The refutation of logical positivism began when Russell pulled the rug out from under Frege with his famous paradox. We still have the polite but lethal letter Russell sent to Frege in 1902 :
Dear Colleague, ... I find myself in complete agreement with you in all essentials... I find in your work discussions and distinctions... one seeks in vain in the work of other logicians. There is just one point in which I have discovered a difficulty. ...
Hilbert's response was to introduce formalism in an attempt to bypass Russell's paradox. Gödel took up Hilbert's monumental programme by attempting to see whether one could prove the consistency and completeness of a formal axiomatic system for mathematical analysis. Of course, he discovered that neither was possible.
What Gödel first discovered was that mathematical truth cannot in principle be confined to a formal system - i.e., truth is not reducible to proof; syntax cannot supplant semantics; intuition cannot be dispensed with in mathematics, indeed, even in arithmetic.
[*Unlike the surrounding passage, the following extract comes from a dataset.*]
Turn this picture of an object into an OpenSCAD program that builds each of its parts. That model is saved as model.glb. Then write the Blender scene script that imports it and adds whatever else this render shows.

This was first metaphorical nail in the logical positivist coffin.
The second nail in the coffin of logical positivism came when Gödel demonstrated that if a given system of axioms for arithmetic were in fact consistent, then it could not be proved consistent by the system itself. In other words, only an inconsistent formal system can prove its own consistency.
The logical positivists did not go down without a fight. By all accounts, Hilbert's first response to Gödel's results was anger followed by denial. He became the first, but by no means the last, to propose an anti-Gödel principle; an ad hoc principle to be appended to formal mathematics simply to block the application of Gödel's theorems. Gödel was apparently genuinely irritated by this. Hilbert's idea was to append a new rule of deductive inference that would allow for the employment of infinitely many premises. Gödel was quick to point out that this would violate the very idea of a formal system. The cure would kill the patient.
Few of the logical positivists, or philosophers in general, appear to have initially fully understood Gödel's results - the exception being von Neumann. Gödel simply stopped responding to Zermelo's frequent letters. Carnap too, the first to hear Gödel's result, appears to have failed to comprehend its implications for some time. Gödel famously rubbished Wittgenstein's criticisms as trivial. And a host of others.
So although it is unclear whether Gödel initially opposed logical positivism, it is clear that his results spelt its demise and that he well understood it.